Digital capacity-building has historically been supply driven, rather than needs based, and there is often insufficient investment in this, the report said. It called for a greater coherence and coordination in efforts to scale up capacity building.
Guterres said he also aims to launch “a broad multi-stakeholder network to promote holistic, inclusive approaches to digital capacity-building for sustainable development, including a new joint facility for digital capacity development”.
The report said digital technologies are “too often used for surveillance, repression, censorship and online harassment, especially of vulnerable people and human rights defenders”, and Guterres called for these technologies to instead be used to advocate, defend and exercise rights. “Greater efforts are needed to develop further guidance on how human rights standards apply in the digital age,” he said.
The report also highlighted the issue of data protection. It said that in 2019, more than 7,000 data breaches were recorded, which exposed a total of more than 15 billion records.
“Effective personal data protection and the protection of the right to privacy in line with internationally agreed standards are imperative,” said the report.

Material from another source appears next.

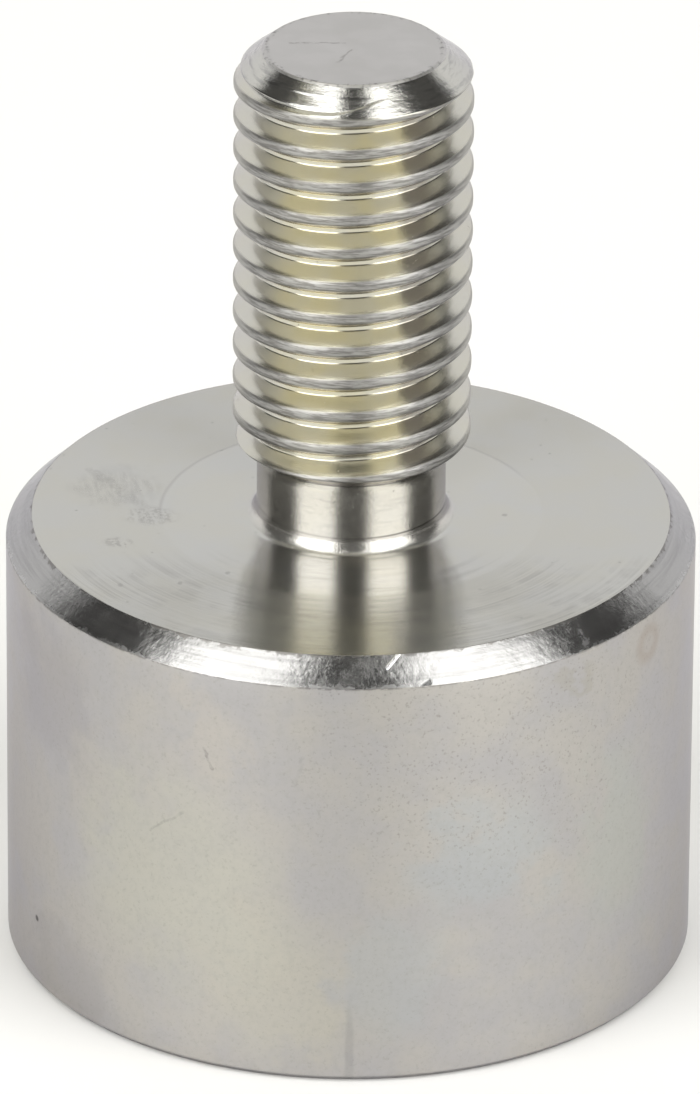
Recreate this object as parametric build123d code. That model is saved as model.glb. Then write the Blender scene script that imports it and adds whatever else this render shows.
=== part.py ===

Broader cyber security is also a challenge. The coronavirus pandemic “has exposed the collective vulnerability to disruption and abuse”, it added.
“In one week in April 2020, there were over 18 million daily malware and phishing emails related to the disease reported by a single email provider, in addition to more than 240 million Covid-19-related daily spam messages.”
Surveillance technologies
Surveillance technologies have also led to serious privacy breaches, said the report. When used in accordance with human rights laws, surveillance technologies can be an effective law enforcement tool, but there have been reports of “targeted communications surveillance and facial recognition software that could result in human rights violations and lead to arbitrary arrests or detentions and violation of the right to peaceful protest”, it said.

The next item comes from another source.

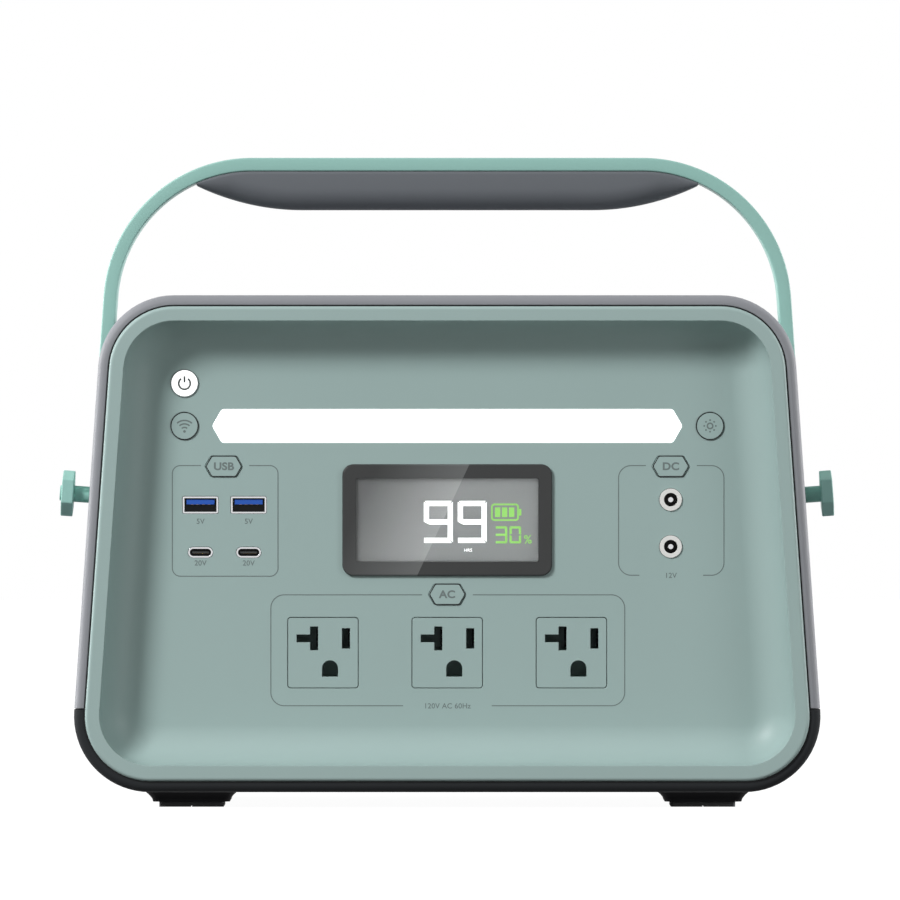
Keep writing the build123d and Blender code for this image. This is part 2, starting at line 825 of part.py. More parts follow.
def ac_socket(x, z):
    face = rounded(ac_size, ac_size, ac_corner)
    body = rounded(ac_size, ac_size, ac_corner, ac_flange)
    socket = slab(face, panel_y, panel_back) + slab(body, panel_back, panel_y + ac_length)
    return Pos(x, 0, z) * (socket - slab(slot_sketch(), panel_y - 1, panel_y + ac_slot_depth))


def ac_contacts():
    """Metal leaves on one wall of every blade slot."""
    left = blade_shift - blade_spacing / 2
    right = blade_shift + blade_spacing / 2
    inner = slot_width / 2 - contact_metal / 2
    leaf = Rectangle(contact_metal, contact_height)
    leaves = placed(leaf, [(left + inner, blade_rise), (right + inner, blade_rise)])
    return solids_of(slab(placed(leaves, ac_points), panel_y + contact_setback, panel_y + ac_slot_depth))


# ============================================================ battery
tray_low = floor_z + battery_clearance
cell_low = tray_low + tray_wall
cell_high = cell_low + cell_height
bar_low = cell_high + terminal_height
cover_low = bar_low + busbar_thickness + tray_wall
cover_high = cover_low + cover_thickness
pack_half_depth = cell_depth / 2 + cell_gap
ear_x = pack_half_width + tray_wall + battery_post_radius
ear_y = pack_half_depth - 2 * battery_post_radius
inverter_low = cover_high + inverter_standoff
battery_board_low = cover_high + inverter_standoff / 2


def battery_posts():
    return [(u * ear_x, battery_y + v * ear_y) for u in (-1, 1) for v in (-1, 1)]


def cell_xs():
    pitch = cell_width + cell_gap
    return [(n - (cell_count - 1) / 2) * pitch for n in range(cell_count)]


def pack_box(grow, low, high):
    half_x = pack_half_width + grow
    half_y = pack_half_depth + grow
    return block((-half_x, half_x), (battery_y - half_y, battery_y + half_y), (low, high))


def battery_tray():
    tray = pack_box(tray_wall, tray_low, cover_low) - pack_box(0, cell_low, cover_low + 1)
    strap = Rectangle(2 * ear_x, 2 * battery_post_radius)
    ears = placed(Circle(battery_post_radius), battery_posts())
    ears += placed(strap, [(0, battery_y + side * ear_y) for side in (-1, 1)])
    tray += extrude(Plane.XY.offset(tray_low) * ears, tray_wall)
    return tray - pillar(battery_posts(), screw_radius + screw_gap, tray_low - 1, cell_low + 1)


def terminal_points():
    """Two terminals on each cell, as x and y."""
    return [(x, battery_y + side * cell_depth / 3) for x in cell_xs() for side in (-1, 1)]


def battery_cells():
    cells = []
    for x in cell_xs():
        footprint = Pos(x, battery_y) * RectangleRounded(cell_width, cell_depth, cell_rounding)
        cells.append(extrude(Plane.XY.offset(cell_low) * footprint, cell_height))
    return solids_of(Part() + cells + pillar(terminal_points(), terminal_radius, cell_high, bar_low))


def bar(x_ends, y):
    """Busbar between two places along X."""
    half = busbar_width / 2
    ends = (x_ends[0] - half, x_ends[1] + half)
    return block(ends, (y - half, y + half), (bar_low, bar_low + busbar_thickness))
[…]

Proper digital identity measures are also lacking. The report found that not having recognised identification has led to more than one1 billion people worldwide not having access to basic goods and services.

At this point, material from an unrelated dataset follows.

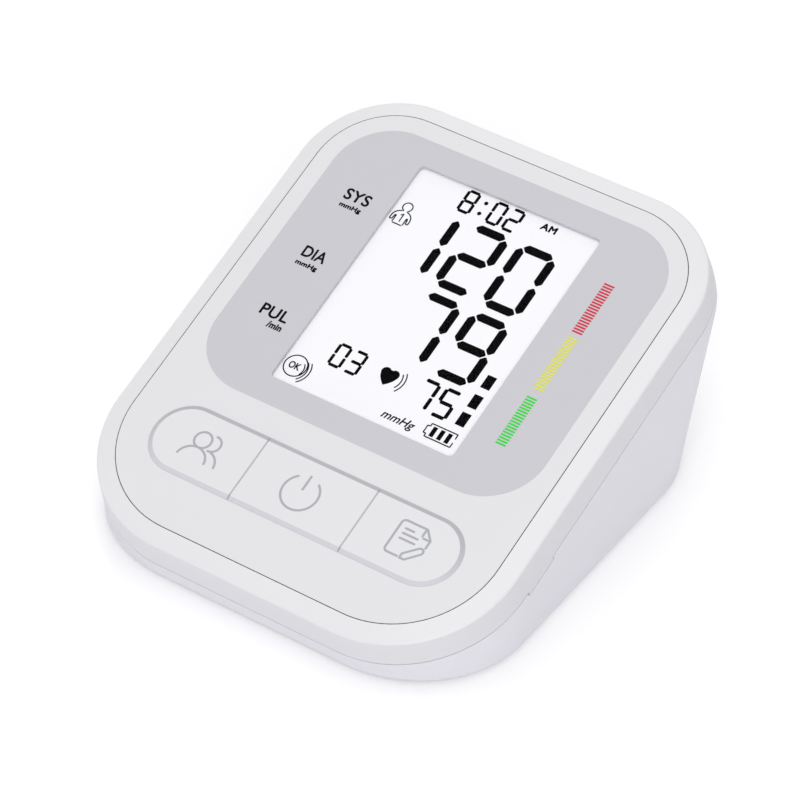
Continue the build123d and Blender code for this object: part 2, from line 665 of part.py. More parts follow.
def socket_hose():
    """The hose from the air socket across the case to the manifold."""
    right = AIR_X - MANIFOLD_WIDTH / 2
    left = SOCKET_INNER
    return bar_along_x(HOSE_RADIUS, left, right, LINE_Y, AIR_Z) - bar_along_x(
        NIPPLE_RADIUS, left, right, LINE_Y, AIR_Z)


def pump_hose():
    return bar_along_y(HOSE_RADIUS, MANIFOLD_REAR, PUMP_FRONT, AIR_X, AIR_Z) - bar_along_y(
        NIPPLE_RADIUS, MANIFOLD_REAR, PUMP_FRONT, AIR_X, AIR_Z)


def sensor_hose():
    """The short hose that joins the manifold to the pressure sensor over it."""
    bottom = MANIFOLD_SURFACE - HOSE_RADIUS * SLOPE_SIN
    hose = rod(HOSE_RADIUS, AIR_X, SENSOR_Y, SENSOR_UNDER, bottom) - rod(
        NIPPLE_RADIUS, AIR_X, SENSOR_Y, SENSOR_UNDER, bottom)
    return on_face(hose)


def pressure_sensor():
    """The sensor on the board's under side, with its nipple."""
    body = slab(Pos(AIR_X, SENSOR_Y) * Rectangle(SENSOR_SIZE, SENSOR_SIZE), BOARD_UNDER, SENSOR_UNDER)
    tip = SENSOR_UNDER + SENSOR_NIPPLE
    return on_face(body + rod(NIPPLE_RADIUS, AIR_X, SENSOR_Y, SENSOR_UNDER, tip))


def air_socket():
    """The socket in the left wall that the cuff's air plug goes into."""
    end = SOCKET_INNER - NIPPLE_LENGTH
    body = bar_along_x(SOCKET_RADIUS - SOCKET_CLEARANCE, SOCKET_MOUTH, end, LINE_Y, AIR_Z)
    flange = WALL_INSIDE + SOCKET_FLANGE_GAP
    body += bar_along_x(SOCKET_FLANGE_RADIUS, flange, flange + SOCKET_FLANGE, LINE_Y, AIR_Z)
    body += bar_along_x(NIPPLE_RADIUS, end - ROOT, SOCKET_INNER + NIPPLE_LENGTH, LINE_Y, AIR_Z)
    body -= bar_along_x(SOCKET_BORE, SOCKET_MOUTH, SOCKET_MOUTH + SOCKET_BORE_LENGTH, LINE_Y, AIR_Z)
    return body - bar_along_x(NIPPLE_BORE, SOCKET_MOUTH, SOCKET_INNER + NIPPLE_LENGTH, LINE_Y, AIR_Z)


def pump_motor():
    rear = PUMP_HEAD_REAR + MOTOR_LENGTH
    motor = bar_along_y(PUMP_RADIUS, PUMP_HEAD_REAR, rear, AIR_X, PUMP_Z)
    return motor + bar_along_y(MOTOR_BOSS_RADIUS, rear - ROOT, rear + MOTOR_BOSS, AIR_X, PUMP_Z)


def pump_head():
    """The diaphragm end of the pump, with its outlet low at the front."""
    head = bar_along_y(PUMP_RADIUS, PUMP_FRONT, PUMP_HEAD_REAR, AIR_X, PUMP_Z)
    return head + bar_along_y(NIPPLE_RADIUS, PUMP_NOZZLE, PUMP_FRONT + ROOT, AIR_X, AIR_Z)


def pump_cradle():
    """The rubber cradle that the pump lies in, on the floor."""
    front = PUMP_HEAD_REAR + (MOTOR_LENGTH - CRADLE_LENGTH) / 2
    half = PUMP_RADIUS + CRADLE_WALL
    block = box_between((AIR_X - half, front, FLOOR_TOP), (AIR_X + half, front + CRADLE_LENGTH, PUMP_Z))
    return block - bar_along_y(PUMP_RADIUS, front, front + CRADLE_LENGTH, AIR_X, PUMP_Z)


def release_valve():
    """The valve that lets the cuff down, on the manifold's right."""
    start = AIR_X + MANIFOLD_WIDTH / 2
    z = AIR_Z + VALVE_RADIUS - MANIFOLD_HEIGHT / 2
    return bar_along_x(VALVE_RADIUS, start, start + VALVE_LENGTH, LINE_Y, z)


# ---------------------------------------------------------------- batteries

def cell_y(index):
    return BAY_Y + (index - (CELL_COUNT - 1) / 2) * CELL_PITCH


def cell_way(index):
    """Which way a cell's button points: neighbours lie head to tail."""
    return 1 if index % 2 == 0 else -1


def cell_ends(index):
    """Where a cell's flat end and its button lie along the bay."""
    half = bay_size()[0] / 2 - CONTACT_THICKNESS
    way = cell_way(index)
    tip = BAY_X + way * half
    return tip - way * (CELL_LENGTH + CELL_BUTTON), tip


def cell(index):
    flat, tip = cell_ends(index)
    shoulder = tip - cell_way(index) * CELL_BUTTON
    left, right = sorted((flat, shoulder))
    can = bar_along_x(CELL_RADIUS, left, right, cell_y(index), CELL_CENTRE)
    left, right = sorted((flat, tip))
    return can + bar_along_x(CELL_BUTTON_RADIUS, left, right, cell_y(index), CELL_CENTRE)


def cell_row(grow):
    """All the cells, grown all round, as room to keep clear."""
    half = CELL_LENGTH / 2
    return [bar_along_x(CELL_RADIUS + grow, BAY_X - half, BAY_X + half, cell_y(i), CELL_CENTRE)
            for i in range(CELL_COUNT)]


def contact_plates():
    """The metal plates at both ends of the bay, one behind every cell end."""
    half = bay_size()[0] / 2
    plates = []
    for index in range(CELL_COUNT):
        for side in (-1, 1):
            outer = BAY_X + side * half
            inner = outer - side * CONTACT_THICKNESS
            plates.append(box_between(
                (min(outer, inner), cell_y(index) - CONTACT_SIZE / 2, CELL_CENTRE - CONTACT_SIZE / 2),
                (max(outer, inner), cell_y(index) + CONTACT_SIZE / 2, CELL_CENTRE + CONTACT_SIZE / 2)))
    return plates


def contact_springs():
    """The cone springs behind the flat ends, each as its closed outer shape."""
    springs = []
    for index in range(CELL_COUNT):
        flat, _ = cell_ends(index)
        way = cell_way(index)
        cone = Rot(Y=way * 90) * Cone(SPRING_BASE_RADIUS, SPRING_TIP_RADIUS, CELL_SPRING)
        springs.append(Pos(flat - way * CELL_SPRING / 2, cell_y(index), CELL_CENTRE) * cone)
    return springs


# ---------------------------------------------------------------- power socket

def usb_socket():
    """The power socket: a flat shell with rounded sides and a tongue inside."""
    mouth_y, z = usb_centre()
    outer = Rectangle(USB_WIDTH, USB_THICKNESS)
    outer = fillet(outer.vertices(), USB_THICKNESS / 2 - USB_WALL / 2)
    inner = Rectangle(USB_WIDTH - 2 * USB_WALL, USB_THICKNESS - 2 * USB_WALL)
    inner = fillet(inner.vertices(), USB_THICKNESS / 2 - 3 * USB_WALL / 2)
    shell = Rot(X=90) * extrude(outer, USB_LENGTH)
    shell -= Rot(X=90) * extrude(inner, USB_LENGTH - 2 * USB_WALL)
    tongue = Rectangle(USB_TONGUE_WIDTH, USB_TONGUE_THICKNESS)
    back = Pos(0, -USB_LENGTH + USB_TONGUE_LENGTH, 0) * (Rot(X=90) * extrude(tongue, USB_TONGUE_LENGTH))
    return Pos(USB_X, mouth_y, z) * (shell + back)


def usb_board():
    """The small board that carries the power socket."""
    mouth_y, z = usb_centre()
    top = z - USB_THICKNESS / 2
    rear = mouth_y - USB_LENGTH / 3
    side = USB_BOARD_WIDTH / 2
    return box_between((USB_X - side, rear - USB_BOARD_LENGTH, top - USB_BOARD_THICKNESS),
                       (USB_X + side, rear, top))


# ---------------------------------------------------------------- assembly

def all_pieces():
    """Every node of the monitor, by name, about the centre of the face."""
    pieces = {
        "upper_housing": upper_housing(),
        "lower_housing": lower_housing(),
        "faceplate": faceplate(),
        "display_panel": display_panel(),
        "display_window": display_window(),
        "lcd_glass": lcd_glass(),
        "lcd_light_guide": lcd_light_guide(),
        "lcd_frame": lcd_frame(),
        "lcd_connector": lcd_connector(),
        "main_board": main_board(),
        "board_screws": board_screws(),
        "controller_chip": controller_chip(),
        "buzzer": buzzer(),
        "capacitors": capacitors(),
        "resistors": resistors(),
        "pressure_sensor": pressure_sensor(),
        "pump_motor": pump_motor(),
        "pump_head": pump_head(),
        "pump_cradle": pump_cradle(),
        "release_valve": release_valve(),
        "air_manifold": manifold(),
        "air_socket": air_socket(),
        "socket_hose": socket_hose(),
        "pump_hose": pump_hose(),
        "sensor_hose": sensor_hose(),
        "battery_contacts": contact_plates(),
        "battery_springs": contact_springs(),
        "battery_door": battery_door(),
        "usb_socket": usb_socket(),
        "usb_board": usb_board(),
        "housing_screws": housing_screws(),
        "rubber_feet": rubber_feet(),
    }
    for name, x in KEYS.items():
        pieces["key_" + name] = key(x)
        pieces["switch_stem_" + name] = switch_stem(x)
        pieces["switch_body_" + name] = switch_body(x)
    for index in range(CELL_COUNT):
        pieces["battery_cell_" + str(index + 1)] = cell(index)
    return pieces


def as_solids(shape):
    """The separate solids of a piece, whether it is one shape or a list of them."""
    shapes = shape if isinstance(shape, list) else [shape]
    return [solid for item in shapes for solid in item.solids()]


pieces = {name: Compound(as_solids(shape)) for name, shape in all_pieces().items()}
outside = ("upper_housing", "lower_housing", "rubber_feet")
box = Compound([solid for name in outside for solid in pieces[name].solids()]).bounding_box()
stand = Pos(-(box.min.X + box.max.X) / 2, -(box.min.Y + box.max.Y) / 2, -box.min.Z)
os.makedirs("parts", exist_ok=True)
for name, piece in pieces.items():
    export_step(stand * piece, "parts/" + name + ".step")
print("face centre is at", stand.position)
print(len(pieces), "nodes, case", box.size)
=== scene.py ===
import json
from math import cos, pi, radians, sin

import bmesh
import bpy
from mathutils import Matrix, Vector


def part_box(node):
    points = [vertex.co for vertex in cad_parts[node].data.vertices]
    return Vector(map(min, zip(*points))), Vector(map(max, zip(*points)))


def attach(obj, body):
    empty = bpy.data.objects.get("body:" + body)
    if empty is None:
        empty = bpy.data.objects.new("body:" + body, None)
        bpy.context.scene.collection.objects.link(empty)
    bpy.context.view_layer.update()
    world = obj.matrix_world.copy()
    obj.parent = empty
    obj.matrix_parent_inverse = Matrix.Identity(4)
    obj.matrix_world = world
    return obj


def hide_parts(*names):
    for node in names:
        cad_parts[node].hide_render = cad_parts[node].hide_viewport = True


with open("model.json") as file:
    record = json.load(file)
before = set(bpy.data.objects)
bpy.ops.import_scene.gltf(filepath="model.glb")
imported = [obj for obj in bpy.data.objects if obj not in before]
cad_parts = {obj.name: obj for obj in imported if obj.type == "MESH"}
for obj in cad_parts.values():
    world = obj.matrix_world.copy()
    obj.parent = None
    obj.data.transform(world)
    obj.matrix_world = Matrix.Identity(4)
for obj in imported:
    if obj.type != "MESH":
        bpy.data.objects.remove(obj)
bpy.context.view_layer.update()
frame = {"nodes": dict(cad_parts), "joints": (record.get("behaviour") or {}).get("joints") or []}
nodes = frame["nodes"]
scene = bpy.context.scene
MM = 0.001


# ---------------------------------------------------------------- the studio
# A white table top under a white sky, with four large soft lights: the main one
# to the right of the user, one overhead, and weaker ones behind and to the
# left, so that the shell's walls fall only a little darker than its face.

def linear(sheet):
    """An sRGB colour written as six hex digits, as a linear RGBA tuple."""
    parts = [int(sheet[i:i + 2], 16) / 255 for i in (0, 2, 4)]
    return tuple(p / 12.92 if p <= 0.04045 else ((p + 0.055) / 1.055) ** 2.4 for p in parts) + (1.0,)


def add(tree, kind, settings=None, **inputs):
    """Adds a shader node. An input that is another node's socket is linked, and any other is set."""
    made = tree.nodes.new("ShaderNode" + kind)
    for name, value in (settings or {}).items():
        setattr(made, name, value)
    for name, value in inputs.items():
        socket = made.inputs[name.replace("_", " ")]
        if isinstance(value, bpy.types.NodeSocket):
            tree.links.new(value, socket)
        else:
            socket.default_value = value
    return made


def new_material(name):
    """An empty node material, and its tree and output."""
    material = bpy.data.materials.new(name)
    material.use_nodes = True
    material.node_tree.nodes.clear()
    return material, material.node_tree, material.node_tree.nodes.new("ShaderNodeOutputMaterial")


def soft_box(name, azimuth, elevation, watts):
    """A square soft light that faces the case. Azimuth 0 is the user's side and 90 the case's right."""
    turn, rise = radians(azimuth), radians(elevation)
    out = Vector((sin(turn) * cos(rise), -cos(turn) * cos(rise), sin(rise)))
    lamp = bpy.data.lights.new(name, "AREA")
    lamp.size = SOFT_BOX_SIZE
    lamp.energy = watts
    made = bpy.data.objects.new(name, lamp)
    made.location = CASE_CENTRE + out * SOFT_BOX_DISTANCE
    made.rotation_euler = (-out).to_track_quat("-Z", "Y").to_euler()
    scene.collection.objects.link(made)


CAMERA_PLACE = (0.37629, -0.58189, 0.61398)
CAMERA_TURN = (49.552, -1.065, 33.848)
CAMERA_LENS = 176.25
FLOOR_SIDE = 8.0
CASE_CENTRE = Vector((0, 0, 0.03))
SOFT_BOX_SIZE = 1.0
SOFT_BOX_DISTANCE = 1.6
SKY_STRENGTH = 0.448
FLOOR_GLOW = 0.13          # lifts the table top to the white of a lit studio sweep

camera = bpy.data.objects.new("camera", bpy.data.cameras.new("camera"))
camera.data.lens = CAMERA_LENS
camera.location = CAMERA_PLACE
camera.rotation_euler = [radians(angle) for angle in CAMERA_TURN]
camera.data.clip_start = 0.05
scene.collection.objects.link(camera)
scene.camera = camera
scene.view_settings.view_transform = "Standard"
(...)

“A ‘good’ digital identity that preserves people’s privacy and control over their information can empower them to gain access to these much-needed services,” it said.
The report also highlights the use of artificial intelligence (AI), which has become one of the most sought-after technologies in recent times. It said that although the interest in AI is “overwhelmingly high”, there is also a gap in international coordination, collaboration and governance.
“There is currently a lack of representation and inclusiveness in global discussions,” it said. “Developing countries are largely absent from, or not well represented in, most prominent forums on artificial intelligence, despite having a significant opportunity to benefit from it for their economic and social development.”
It added that without a broader, more systematic approach to harnessing the potential of AI, opportunities to using it for the public good are being missed.
Commenting on the report, James Roscoe, UK acting deputy permanent representative to the UN, said the coronavirus pandemic has demonstrated “that digital is not just an add-on, but underpins so much of what we do today”.
He added: “Certainly from our perspective, the tracing apps, the public health advice, the research cooperation, the support for businesses and the need to assure communication and accurate communication information, all require good digital infrastructure.
“But we’ve also heard how many still do not have the benefits of these digital technologies. This crisis should refocus all of our attention on bridging the digital divide and connecting the unconnected.”